Repeatedly on display is Trump’s paranoia, rendering him unable to function for days at a time once the Mueller investigation begins. We see his empathy void and sadism, as he cruelly imitates Attorney General Jeff Sessions and former National Security Advisor H.R. McMaster. His impulsivity and irritability are evident in his verbal abuse of South Korean President Moon, the Joint Chiefs of Staff, and nearly all of his White House staff who aren’t family members.
Gary Cohn describes Trump as a “professional liar,” while his former personal attorney John Dowd is disconcerted by his casual, unceasing dissimulation. Fear is also peppered with countless instances of Trump’s forgetfulness, distractibility, poor attention span, and inability to retain new information.
Just as badly, Trump comes across as the most ignorant man ever to occupy the Oval Office, yet utterly convinced of his superlative talents and intuition. He lacks a high school student’s grasp of basic economics, diplomacy, and military planning, memorably quipping, “You don’t need a strategy to kill people.”
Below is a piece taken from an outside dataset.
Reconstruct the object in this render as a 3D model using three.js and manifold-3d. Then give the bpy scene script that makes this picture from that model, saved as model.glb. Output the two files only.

Meanwhile, many of those in Trump’s orbit are fatally flawed, if considerably more intelligent. Defense Secretary James Mattis calls Iranians “idiot raghead mullahs.” Ivanka actually refers to herself as the “first daughter.” Former Secretary of State Rex Tillerson was a mistrustful control freak, who ran the State Department as a one-man show. Senator Lindsey Graham is a hawkish sycophant who lackadaisically dismisses the prospect of one million South Korean dead, should we go to war with their northern neighbor.
Speaking of which, perhaps the most enlightening and terrifying piece of news for me out of Woodward’s book is how an aborted Trump tweet likely brought us within a hairsbreadth of such a conflict. This should stimulate us resisters to keep fighting this inept, corrupt administration.
Also made transparent through Fear is that nearly everyone around Trump is cognizant of his ignorance, incompetence, and mental instability. Hopefully, our country and world will last long enough for these complicit bastards to see some justice, post-Trump.
John Dowd even argues to Mueller’s legal team that his client is “clearly disabled” and thus unfit to testify. If Trump is incapable of speaking on his behalf in a court of law, how is he fit to run our country?